The SRC regulates and prevents the dissemination of any fraudulent or misleading information designed to manipulate a stock price. This is further regulated and enforced by the PSE and the CMIC for their respective trading participants. Communications by securities professionals with the public must be based on the principles of fair dealing and good faith, and must provide a sound basis for evaluating facts regarding any particular security, industry or service offers.

The PSE also actively engages in the exploration of information through various means, including examination of newspapers and comprehensive online research. Additionally, PSE proactively communicates with companies, seeking verification and confirmation to ensure the accuracy and reliability of gathered information.

This is not applicable for Exchanges. Access to posting is restricted to the company or issuer, subject to the vetting of the PSE (and prospectively, by DASSPs). All disclosures must present concrete and factual information, avoiding any speculative details.

Furthermore, for listed companies in the PSE, the disclosure is required to be made within ten minutes from the occurrence of the event, ensuring prompt and accurate communications of events that have either taken place or are highly probable.

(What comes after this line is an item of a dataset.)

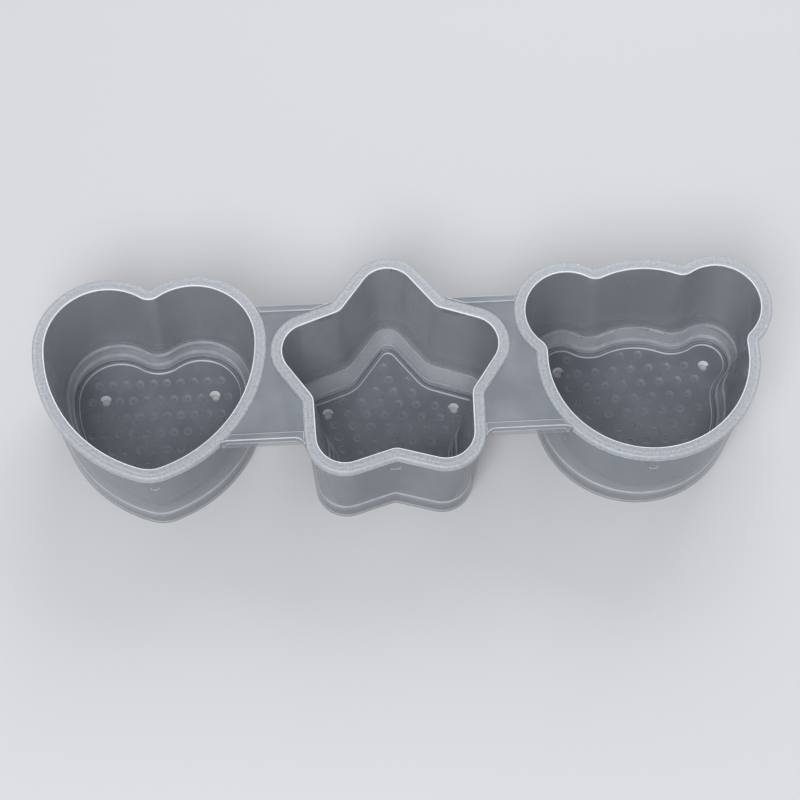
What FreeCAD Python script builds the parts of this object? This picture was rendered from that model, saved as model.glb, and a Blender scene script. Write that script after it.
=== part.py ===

The Insurance Code of the Philippines provides for general guidelines in determining what may be insured. In general, the Insurance Code provides that “any contingent or unknown event, whether past or future, which may damnify a person having an insurable interest, or create a liability against him, may be insured against”.

With respect to underwriting, the Insurance Commission does not provide for specific guidelines or process to be followed by insurance participants. Insurance companies may provide specific standards in assessing risks associated with potential customers provided that these standards are not inconsistent with the provisions of the law and relevant regulations. Insurance Companies, as covered persons, are also mandated to conduct customer due diligence pursuant to the provisions of the AMLA.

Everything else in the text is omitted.